◆ **Task instructions**
Extract, word for word, every line from the one containing "make_antenna(side, bug)" through the one containing "bpy.data.objects.remove(obj)", with both end lines kept.

◆ **Data extract**
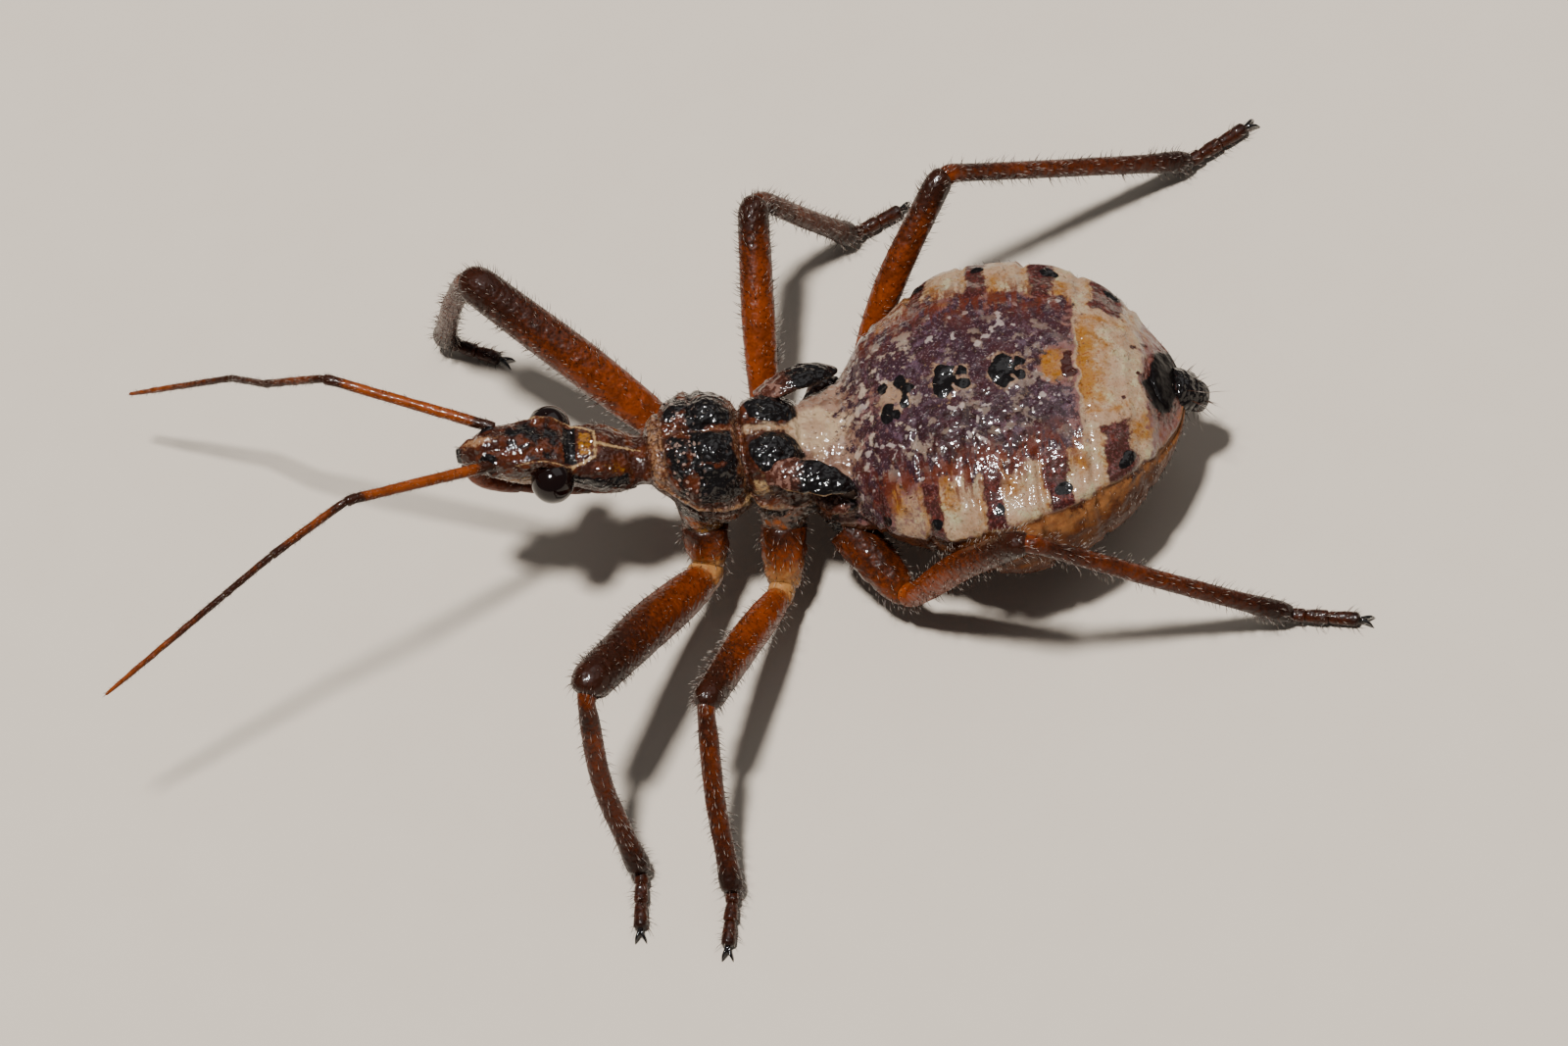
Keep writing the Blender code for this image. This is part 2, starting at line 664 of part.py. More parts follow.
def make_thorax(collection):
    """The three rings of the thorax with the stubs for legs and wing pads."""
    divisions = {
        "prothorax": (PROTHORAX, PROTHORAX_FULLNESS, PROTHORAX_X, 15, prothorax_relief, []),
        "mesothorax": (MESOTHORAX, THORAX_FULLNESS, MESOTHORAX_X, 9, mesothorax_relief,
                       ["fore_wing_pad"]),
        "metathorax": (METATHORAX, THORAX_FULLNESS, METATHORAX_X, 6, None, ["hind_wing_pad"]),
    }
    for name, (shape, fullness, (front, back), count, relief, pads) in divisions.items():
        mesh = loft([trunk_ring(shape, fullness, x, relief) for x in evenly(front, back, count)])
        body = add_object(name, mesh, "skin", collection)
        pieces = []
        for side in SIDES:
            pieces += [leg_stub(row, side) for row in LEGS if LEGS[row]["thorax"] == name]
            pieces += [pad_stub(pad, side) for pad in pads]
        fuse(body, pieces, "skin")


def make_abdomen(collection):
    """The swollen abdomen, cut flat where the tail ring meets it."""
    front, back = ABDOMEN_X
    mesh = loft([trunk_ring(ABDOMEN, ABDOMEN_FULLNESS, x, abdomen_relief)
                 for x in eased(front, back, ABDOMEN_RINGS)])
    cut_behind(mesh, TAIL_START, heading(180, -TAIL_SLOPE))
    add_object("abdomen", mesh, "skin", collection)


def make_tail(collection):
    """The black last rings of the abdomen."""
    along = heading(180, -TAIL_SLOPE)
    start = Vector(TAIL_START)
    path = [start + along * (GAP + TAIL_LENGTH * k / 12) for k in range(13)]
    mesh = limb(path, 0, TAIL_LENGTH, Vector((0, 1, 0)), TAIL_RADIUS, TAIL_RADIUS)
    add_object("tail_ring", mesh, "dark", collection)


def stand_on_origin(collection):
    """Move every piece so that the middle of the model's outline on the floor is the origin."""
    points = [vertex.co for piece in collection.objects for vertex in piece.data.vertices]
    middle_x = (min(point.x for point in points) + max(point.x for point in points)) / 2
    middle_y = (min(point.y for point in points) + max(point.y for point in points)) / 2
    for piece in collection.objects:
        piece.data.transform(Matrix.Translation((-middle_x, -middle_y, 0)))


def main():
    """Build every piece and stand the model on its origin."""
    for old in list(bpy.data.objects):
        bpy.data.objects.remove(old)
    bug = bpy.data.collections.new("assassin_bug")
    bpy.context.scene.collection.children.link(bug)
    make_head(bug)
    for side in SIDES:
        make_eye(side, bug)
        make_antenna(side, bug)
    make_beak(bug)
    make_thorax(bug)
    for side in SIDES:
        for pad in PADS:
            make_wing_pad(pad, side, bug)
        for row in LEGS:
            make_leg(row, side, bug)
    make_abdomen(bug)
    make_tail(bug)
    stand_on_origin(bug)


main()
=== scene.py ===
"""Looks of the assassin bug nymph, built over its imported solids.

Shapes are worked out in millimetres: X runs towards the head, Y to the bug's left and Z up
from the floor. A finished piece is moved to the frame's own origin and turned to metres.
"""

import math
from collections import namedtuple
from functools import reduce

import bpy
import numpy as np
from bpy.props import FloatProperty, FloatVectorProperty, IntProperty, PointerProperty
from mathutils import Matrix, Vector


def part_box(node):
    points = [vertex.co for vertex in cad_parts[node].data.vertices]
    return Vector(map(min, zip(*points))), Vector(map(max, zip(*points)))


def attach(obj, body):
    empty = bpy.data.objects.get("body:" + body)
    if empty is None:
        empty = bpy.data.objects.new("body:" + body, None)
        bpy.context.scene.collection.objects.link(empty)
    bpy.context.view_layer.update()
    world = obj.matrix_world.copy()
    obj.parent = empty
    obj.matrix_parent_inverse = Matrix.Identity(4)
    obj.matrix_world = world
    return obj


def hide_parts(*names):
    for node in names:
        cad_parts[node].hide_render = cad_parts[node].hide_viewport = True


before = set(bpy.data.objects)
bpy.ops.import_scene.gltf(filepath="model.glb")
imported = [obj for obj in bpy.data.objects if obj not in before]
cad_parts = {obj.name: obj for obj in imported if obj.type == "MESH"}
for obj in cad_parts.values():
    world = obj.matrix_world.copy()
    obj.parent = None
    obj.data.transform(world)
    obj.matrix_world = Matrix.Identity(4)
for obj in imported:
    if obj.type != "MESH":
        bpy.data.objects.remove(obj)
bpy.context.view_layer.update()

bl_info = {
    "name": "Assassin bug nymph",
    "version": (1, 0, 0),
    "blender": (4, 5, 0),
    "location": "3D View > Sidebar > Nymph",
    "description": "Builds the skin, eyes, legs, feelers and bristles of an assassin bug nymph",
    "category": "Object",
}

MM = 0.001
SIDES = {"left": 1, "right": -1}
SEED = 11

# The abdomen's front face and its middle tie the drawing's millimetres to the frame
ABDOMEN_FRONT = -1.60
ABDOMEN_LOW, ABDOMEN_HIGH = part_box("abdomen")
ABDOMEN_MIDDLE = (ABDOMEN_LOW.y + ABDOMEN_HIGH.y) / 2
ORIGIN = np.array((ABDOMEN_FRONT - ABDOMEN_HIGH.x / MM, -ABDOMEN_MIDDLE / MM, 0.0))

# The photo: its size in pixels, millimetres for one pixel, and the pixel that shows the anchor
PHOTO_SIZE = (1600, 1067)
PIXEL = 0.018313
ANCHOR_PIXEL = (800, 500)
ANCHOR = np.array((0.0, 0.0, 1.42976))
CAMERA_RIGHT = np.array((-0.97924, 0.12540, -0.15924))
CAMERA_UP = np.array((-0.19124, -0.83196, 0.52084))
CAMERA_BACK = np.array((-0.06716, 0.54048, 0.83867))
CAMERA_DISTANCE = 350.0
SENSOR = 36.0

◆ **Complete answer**
        make_antenna(side, bug)
    make_beak(bug)
    make_thorax(bug)
    for side in SIDES:
        for pad in PADS:
            make_wing_pad(pad, side, bug)
        for row in LEGS:
            make_leg(row, side, bug)
    make_abdomen(bug)
    make_tail(bug)
    stand_on_origin(bug)


main()
=== scene.py ===
"""Looks of the assassin bug nymph, built over its imported solids.

Shapes are worked out in millimetres: X runs towards the head, Y to the bug's left and Z up
from the floor. A finished piece is moved to the frame's own origin and turned to metres.
"""

import math
from collections import namedtuple
from functools import reduce

import bpy
import numpy as np
from bpy.props import FloatProperty, FloatVectorProperty, IntProperty, PointerProperty
from mathutils import Matrix, Vector


def part_box(node):
    points = [vertex.co for vertex in cad_parts[node].data.vertices]
    return Vector(map(min, zip(*points))), Vector(map(max, zip(*points)))


def attach(obj, body):
    empty = bpy.data.objects.get("body:" + body)
    if empty is None:
        empty = bpy.data.objects.new("body:" + body, None)
        bpy.context.scene.collection.objects.link(empty)
    bpy.context.view_layer.update()
    world = obj.matrix_world.copy()
    obj.parent = empty
    obj.matrix_parent_inverse = Matrix.Identity(4)
    obj.matrix_world = world
    return obj


def hide_parts(*names):
    for node in names:
        cad_parts[node].hide_render = cad_parts[node].hide_viewport = True


before = set(bpy.data.objects)
bpy.ops.import_scene.gltf(filepath="model.glb")
imported = [obj for obj in bpy.data.objects if obj not in before]
cad_parts = {obj.name: obj for obj in imported if obj.type == "MESH"}
for obj in cad_parts.values():
    world = obj.matrix_world.copy()
    obj.parent = None
    obj.data.transform(world)
    obj.matrix_world = Matrix.Identity(4)
for obj in imported:
    if obj.type != "MESH":
        bpy.data.objects.remove(obj)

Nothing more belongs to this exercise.